During this phase I remove the seed dish at bedtime and don't feed seed
again until at least an hour later than normal in the morning. Birds are
hungriest in the morning and thus are more likely to try something new. I
leave the pellets in the cage at all times and offer a dish of either the
bird bread or the bean mix. This is when you need to harden your heart a
bit for the bird's long-term good. At first the bird, a smart little thing
who knows just how to bend you heart, will spend the entire hour begging
for seed. Leave the room. If necessary leave the house so that you won't
be tempted to yield. Birds, like toddlers, are master manipulators and
distance is the best defense. Without an audience the bird may just stop
begging and eat the good food. When you put the seed back do it without
making any fuss. After a week give the seed 2 hours later and cut the
amount just a bit more. At some point you will find evidence that the bird
has at least tasted the pellets. Once this happens you move to serious
conversion.
Serious conversion time involves slowly reducing the amount of seed
while still offering the other foods generously. My personal goal is to
offer 1 tsp. of seed per bird each day and only 3-4 inches of spray millet
once a week. For my own convenience I offer this seed at our dinnertime
but any time of the day is fine. The second principle and a key point to
remember during this time is that any bird who will eat pellets at all
(not the ones who don't recognize them as food -- that's what the previous
steps have been teaching), will eat enough pellets to be healthy and well
fed if bird junk food is not available. No normal creature will starve
itself when food is available provided that it recognizes that what is
available IS food.
My third principle is that this program takes time. Don't give up. One
of my birds took 2 weeks. He was a rescue case who had always had to fight
for his share of the food in his overcrowded cage. Once he realized that
there was a food source available without competition he dove right in and
never looked back. Another took 2 months. He was VERY suspicious of
anything that wasn't seed but now has been introduced to all the good
stuff and is the only 1 of my 5 who will eat chopped greens. I'd suspect
that the other, who converted in about 1 month, is the typical case. I
have personally worked only with younger birds, not much over a year.

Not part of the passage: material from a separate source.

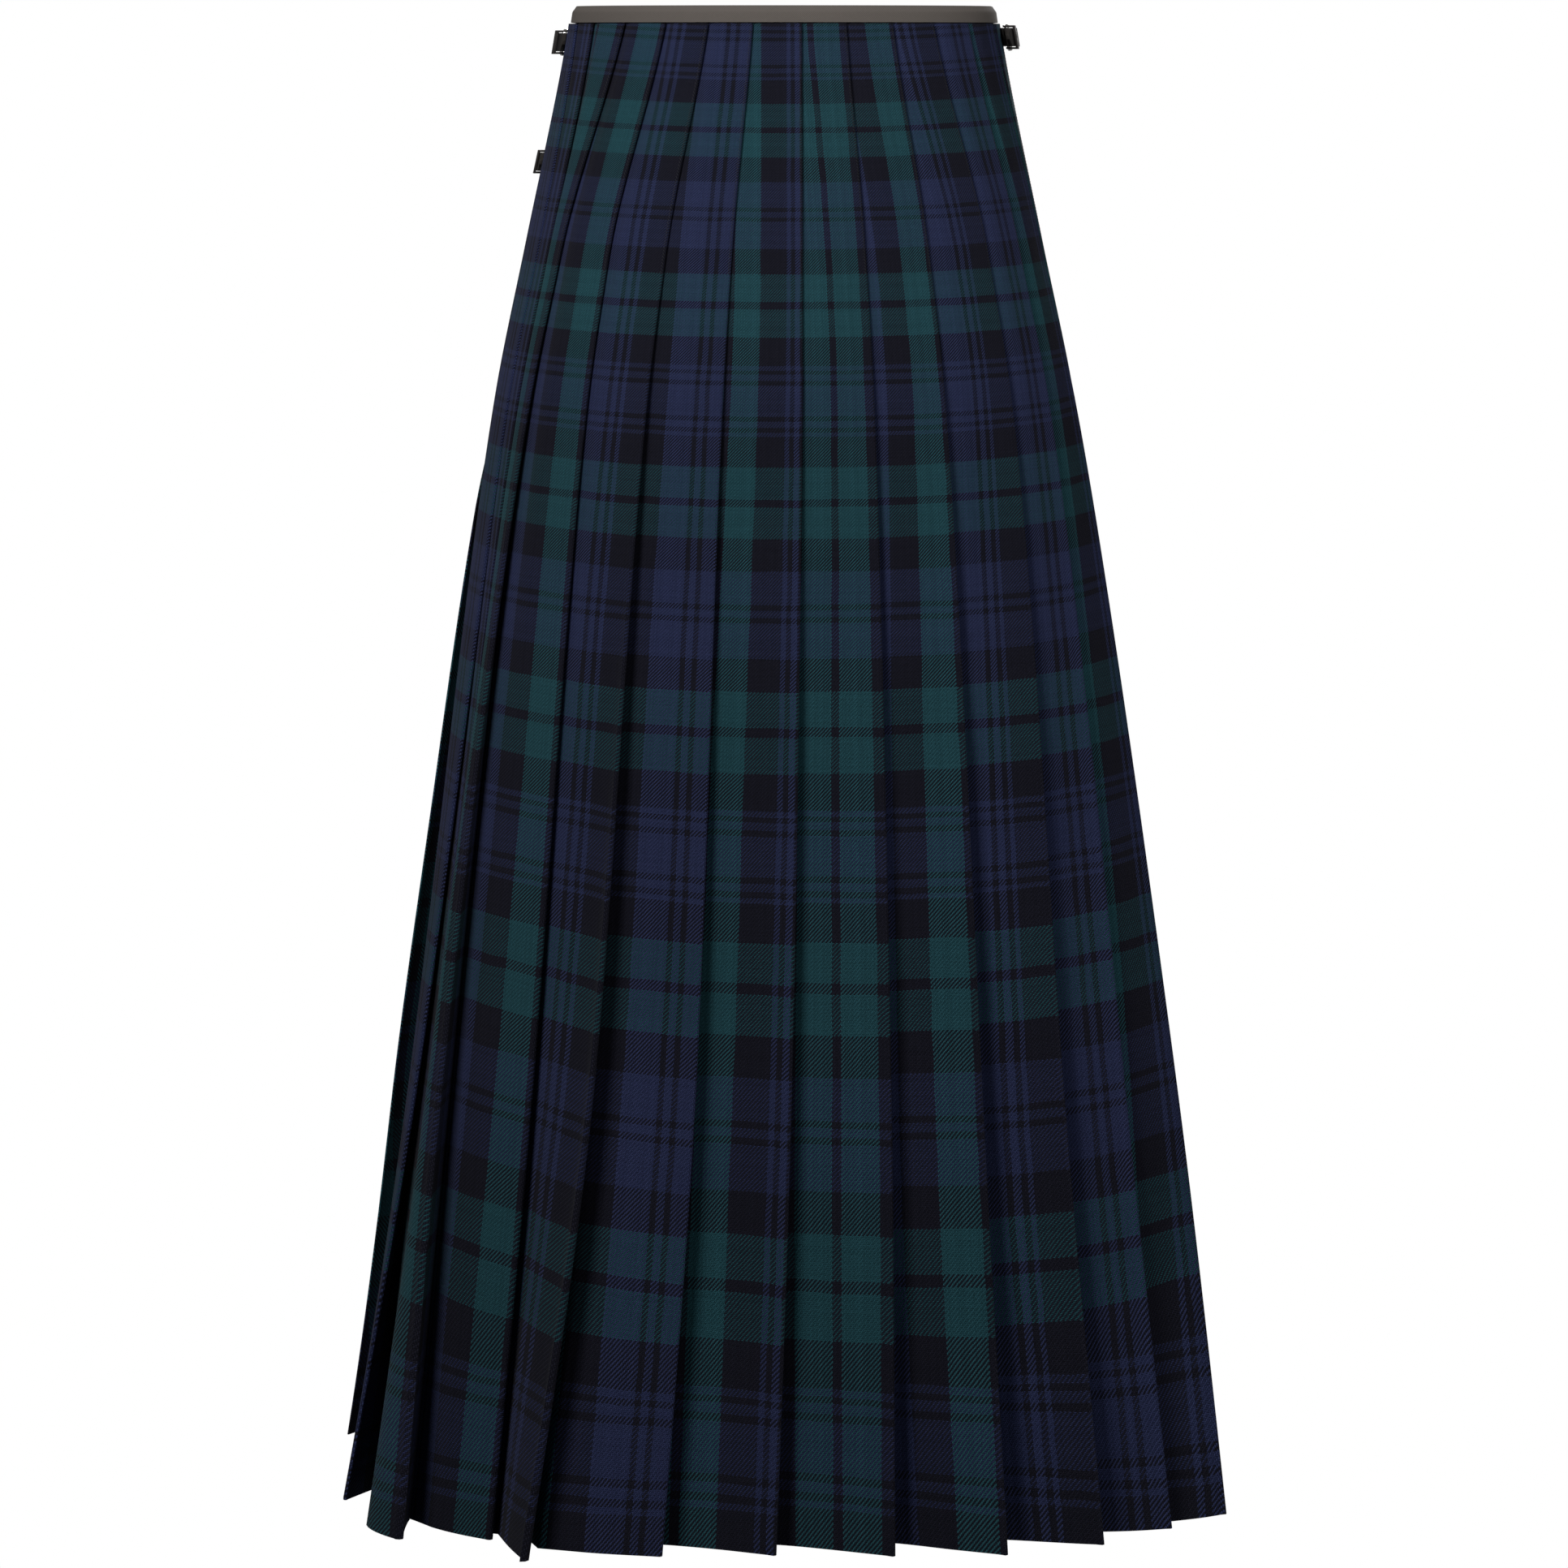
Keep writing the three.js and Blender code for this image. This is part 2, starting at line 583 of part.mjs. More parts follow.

Chances are that older ones would take longer to convert but they will
benefit just as much.
The hardest part is to not give in and give a little more seed because
the bird seems hungry. They beg so convincingly that you'd think they'd
never been fed in their entire lives. As I suggested, you sometimes just
have to leave so you can't see their act or you will weaken. If we didn't
love them we wouldn't go to all the trouble. Think of it as being the same
as teaching a small child to eat something other than cookies and candy.
You have to be firm about not substituting garbage when they won't eat the
good stuff. If you are truly concerned that your bird is starving try
weighing it weekly but don't mistake a healthy slimming down from obesity
for starvation. Your reward for all this work and self- restraint is a
healthy happy bird who may be with you for 20 or 30 years.